##### Records provided #####

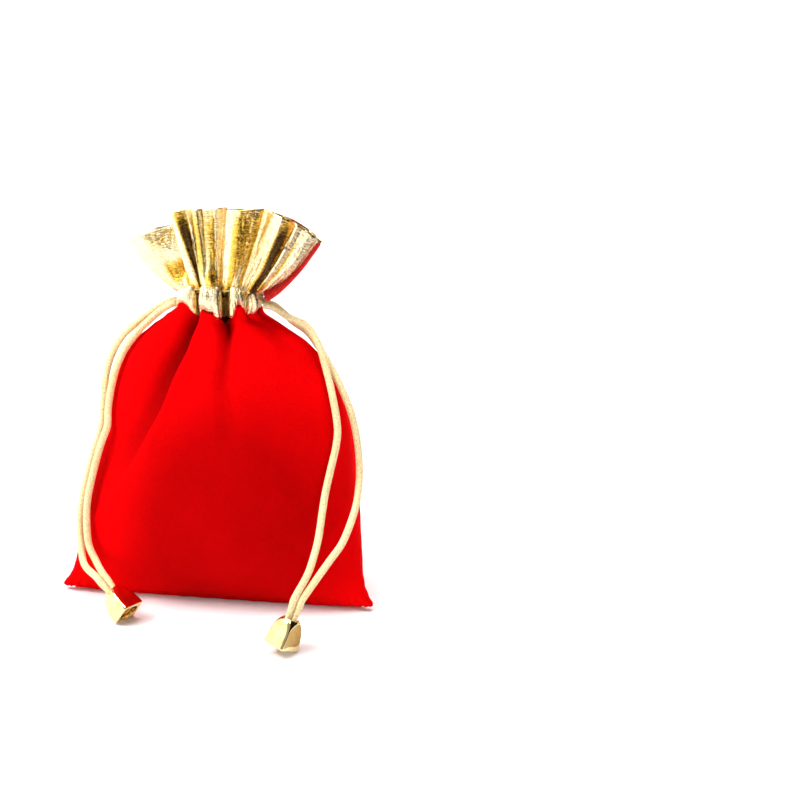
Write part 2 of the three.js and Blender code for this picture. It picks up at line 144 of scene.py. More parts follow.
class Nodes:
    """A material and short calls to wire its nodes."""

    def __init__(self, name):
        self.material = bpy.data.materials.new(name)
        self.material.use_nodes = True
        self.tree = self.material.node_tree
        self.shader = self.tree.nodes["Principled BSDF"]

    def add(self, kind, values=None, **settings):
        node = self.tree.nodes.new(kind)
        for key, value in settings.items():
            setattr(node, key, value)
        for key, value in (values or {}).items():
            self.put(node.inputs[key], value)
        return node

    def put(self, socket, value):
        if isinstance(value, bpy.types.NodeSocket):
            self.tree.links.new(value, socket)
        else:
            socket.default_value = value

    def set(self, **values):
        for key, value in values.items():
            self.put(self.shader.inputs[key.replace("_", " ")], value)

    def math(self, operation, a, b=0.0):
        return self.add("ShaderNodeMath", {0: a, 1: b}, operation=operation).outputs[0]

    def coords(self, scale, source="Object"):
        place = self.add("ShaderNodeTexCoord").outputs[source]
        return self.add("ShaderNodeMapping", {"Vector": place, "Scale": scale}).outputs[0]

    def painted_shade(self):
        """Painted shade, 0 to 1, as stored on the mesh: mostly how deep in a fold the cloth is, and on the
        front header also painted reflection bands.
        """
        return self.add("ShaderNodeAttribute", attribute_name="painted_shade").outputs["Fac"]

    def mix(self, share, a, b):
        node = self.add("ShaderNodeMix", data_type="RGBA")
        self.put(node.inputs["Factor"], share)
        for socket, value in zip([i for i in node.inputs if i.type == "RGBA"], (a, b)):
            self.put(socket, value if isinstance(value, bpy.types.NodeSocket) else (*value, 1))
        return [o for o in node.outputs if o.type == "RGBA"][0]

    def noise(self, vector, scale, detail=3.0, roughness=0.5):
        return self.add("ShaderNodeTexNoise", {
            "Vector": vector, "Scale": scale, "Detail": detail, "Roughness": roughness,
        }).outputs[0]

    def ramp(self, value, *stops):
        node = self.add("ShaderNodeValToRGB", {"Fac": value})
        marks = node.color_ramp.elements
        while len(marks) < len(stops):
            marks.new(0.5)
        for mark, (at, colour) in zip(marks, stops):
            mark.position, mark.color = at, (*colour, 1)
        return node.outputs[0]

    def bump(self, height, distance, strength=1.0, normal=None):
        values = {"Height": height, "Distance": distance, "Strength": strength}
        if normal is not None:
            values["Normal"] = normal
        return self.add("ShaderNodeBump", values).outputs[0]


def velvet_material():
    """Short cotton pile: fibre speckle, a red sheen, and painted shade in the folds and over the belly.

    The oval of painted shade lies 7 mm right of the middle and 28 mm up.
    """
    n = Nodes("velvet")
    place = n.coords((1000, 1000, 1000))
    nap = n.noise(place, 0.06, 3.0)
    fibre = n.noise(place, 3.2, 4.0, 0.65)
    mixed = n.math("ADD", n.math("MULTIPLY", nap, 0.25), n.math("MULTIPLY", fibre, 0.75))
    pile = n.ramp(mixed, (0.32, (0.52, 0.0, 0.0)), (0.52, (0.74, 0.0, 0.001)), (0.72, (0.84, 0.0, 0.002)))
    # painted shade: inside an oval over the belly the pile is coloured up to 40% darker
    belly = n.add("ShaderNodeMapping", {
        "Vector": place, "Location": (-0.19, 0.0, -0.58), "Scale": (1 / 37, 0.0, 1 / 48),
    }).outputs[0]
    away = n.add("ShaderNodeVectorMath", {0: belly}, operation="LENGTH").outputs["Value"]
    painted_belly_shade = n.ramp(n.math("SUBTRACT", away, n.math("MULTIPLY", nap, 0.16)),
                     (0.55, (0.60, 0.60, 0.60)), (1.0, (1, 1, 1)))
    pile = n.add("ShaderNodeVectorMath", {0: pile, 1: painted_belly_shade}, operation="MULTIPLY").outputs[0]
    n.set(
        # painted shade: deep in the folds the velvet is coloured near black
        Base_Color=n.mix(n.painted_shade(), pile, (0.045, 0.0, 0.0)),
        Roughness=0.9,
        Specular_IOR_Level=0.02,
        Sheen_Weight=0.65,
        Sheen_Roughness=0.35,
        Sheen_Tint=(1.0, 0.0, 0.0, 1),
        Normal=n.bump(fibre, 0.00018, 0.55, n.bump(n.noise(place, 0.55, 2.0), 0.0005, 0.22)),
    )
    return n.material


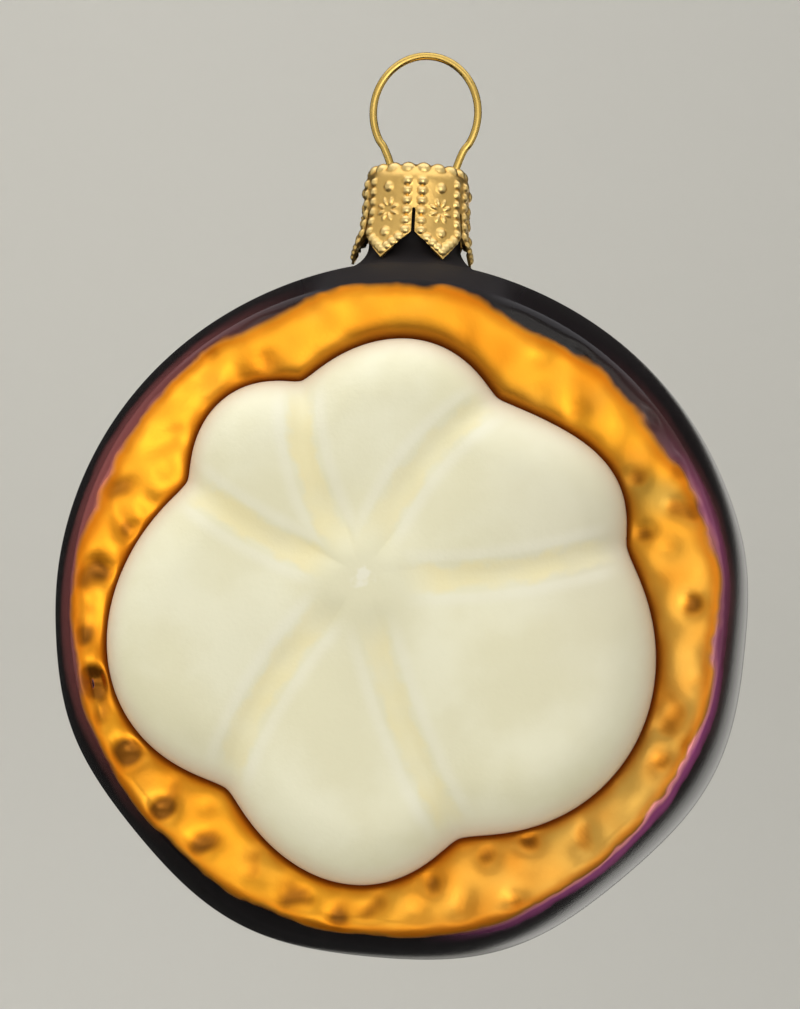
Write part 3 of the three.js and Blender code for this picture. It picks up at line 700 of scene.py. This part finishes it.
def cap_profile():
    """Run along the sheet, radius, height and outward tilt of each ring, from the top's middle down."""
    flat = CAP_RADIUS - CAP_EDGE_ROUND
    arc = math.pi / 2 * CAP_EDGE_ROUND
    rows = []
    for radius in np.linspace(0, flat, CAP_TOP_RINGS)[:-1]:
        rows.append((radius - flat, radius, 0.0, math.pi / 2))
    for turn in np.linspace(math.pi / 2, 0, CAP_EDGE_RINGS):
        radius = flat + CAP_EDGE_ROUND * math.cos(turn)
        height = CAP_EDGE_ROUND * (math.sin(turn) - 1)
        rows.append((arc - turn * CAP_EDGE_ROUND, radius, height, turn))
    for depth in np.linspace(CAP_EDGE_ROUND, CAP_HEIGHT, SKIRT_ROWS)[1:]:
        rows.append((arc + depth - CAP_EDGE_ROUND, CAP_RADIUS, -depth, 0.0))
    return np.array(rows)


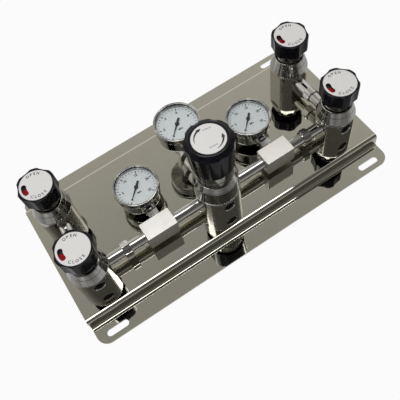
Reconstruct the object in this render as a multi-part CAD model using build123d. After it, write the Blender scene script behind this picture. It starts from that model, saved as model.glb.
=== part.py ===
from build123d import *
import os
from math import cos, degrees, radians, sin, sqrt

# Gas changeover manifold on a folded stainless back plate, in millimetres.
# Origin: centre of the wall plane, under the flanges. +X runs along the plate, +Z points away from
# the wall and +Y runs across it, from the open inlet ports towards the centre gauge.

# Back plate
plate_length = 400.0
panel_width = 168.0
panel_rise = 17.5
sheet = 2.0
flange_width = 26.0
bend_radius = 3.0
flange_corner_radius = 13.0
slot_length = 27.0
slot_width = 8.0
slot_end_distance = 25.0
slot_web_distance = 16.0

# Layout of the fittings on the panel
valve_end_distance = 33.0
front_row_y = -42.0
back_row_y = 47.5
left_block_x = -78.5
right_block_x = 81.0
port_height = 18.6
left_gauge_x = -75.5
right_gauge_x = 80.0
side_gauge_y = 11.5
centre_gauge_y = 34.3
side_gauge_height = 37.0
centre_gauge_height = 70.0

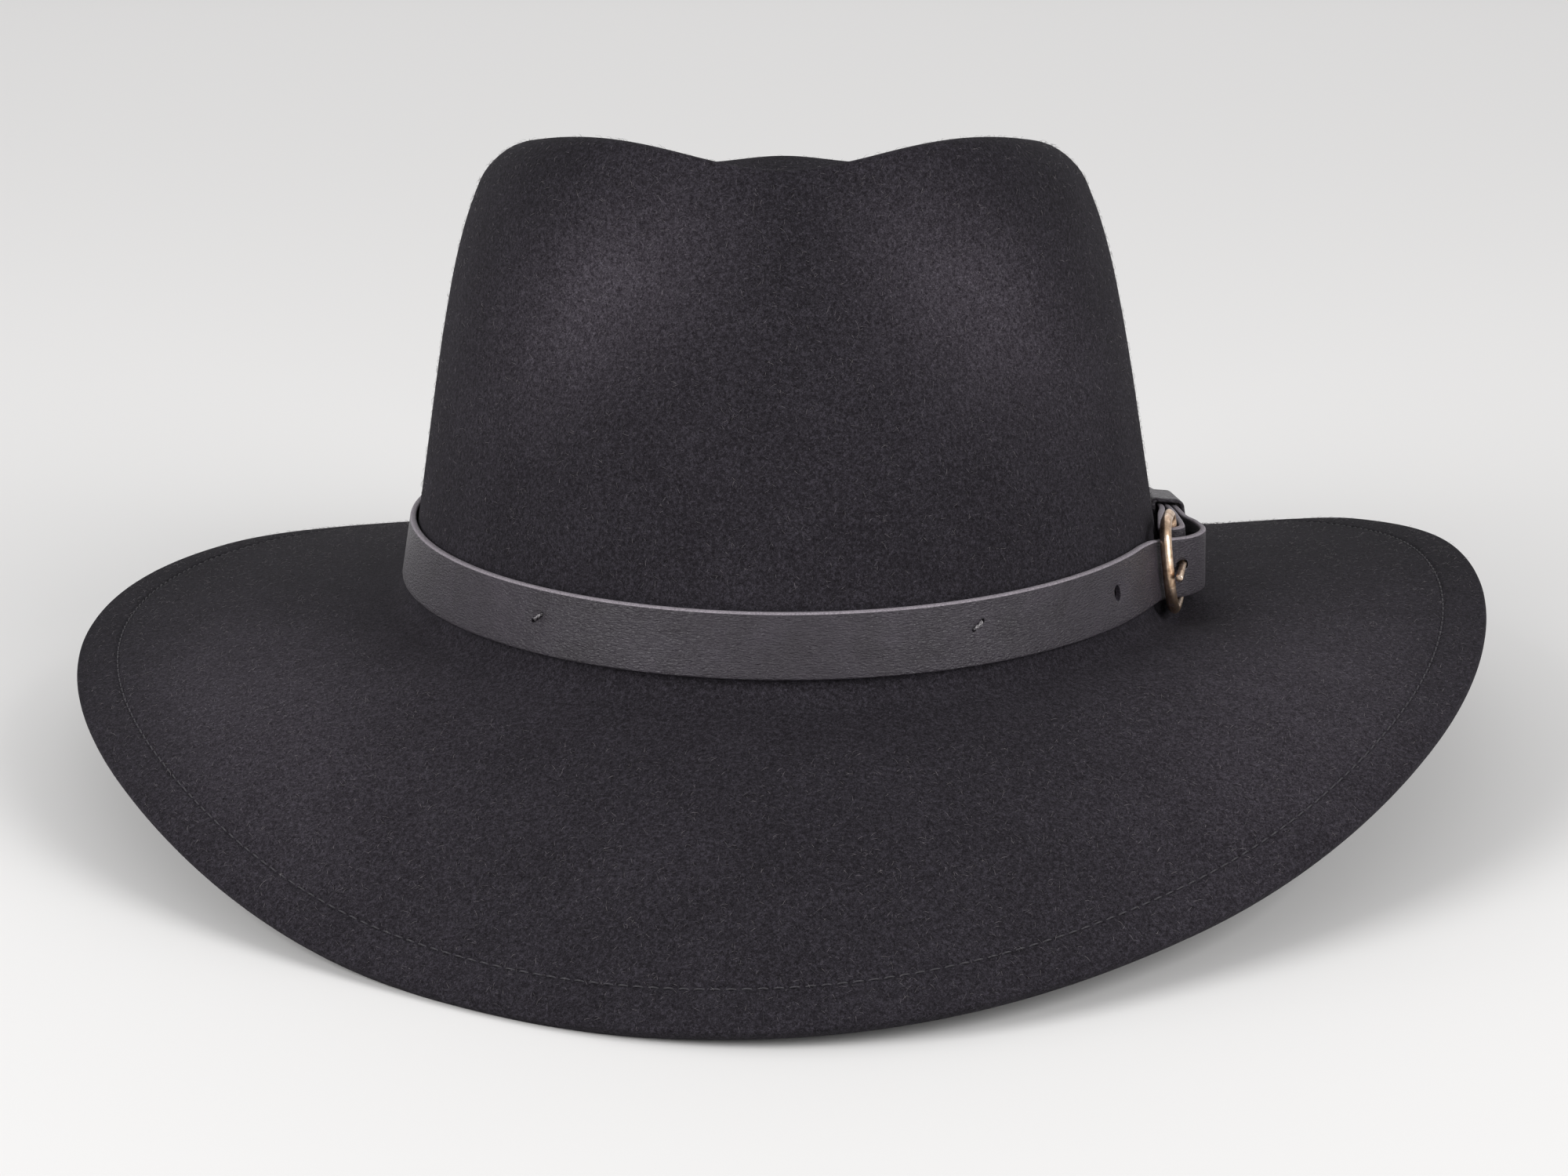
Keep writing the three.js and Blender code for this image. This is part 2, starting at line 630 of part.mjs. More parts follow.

#####

Looking at the material above, please copy exactly every line from its first line through the line containing "socket.default_value = value", with both ends included and nothing else.

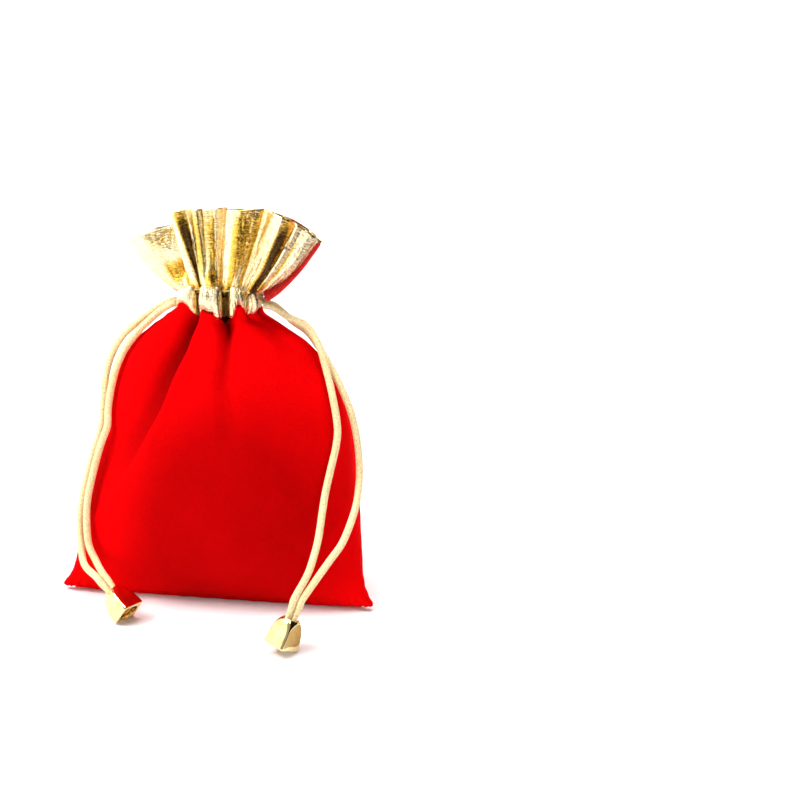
Write part 2 of the three.js and Blender code for this picture. It picks up at line 144 of scene.py. More parts follow.
class Nodes:
    """A material and short calls to wire its nodes."""

    def __init__(self, name):
        self.material = bpy.data.materials.new(name)
        self.material.use_nodes = True
        self.tree = self.material.node_tree
        self.shader = self.tree.nodes["Principled BSDF"]

    def add(self, kind, values=None, **settings):
        node = self.tree.nodes.new(kind)
        for key, value in settings.items():
            setattr(node, key, value)
        for key, value in (values or {}).items():
            self.put(node.inputs[key], value)
        return node

    def put(self, socket, value):
        if isinstance(value, bpy.types.NodeSocket):
            self.tree.links.new(value, socket)
        else:
            socket.default_value = value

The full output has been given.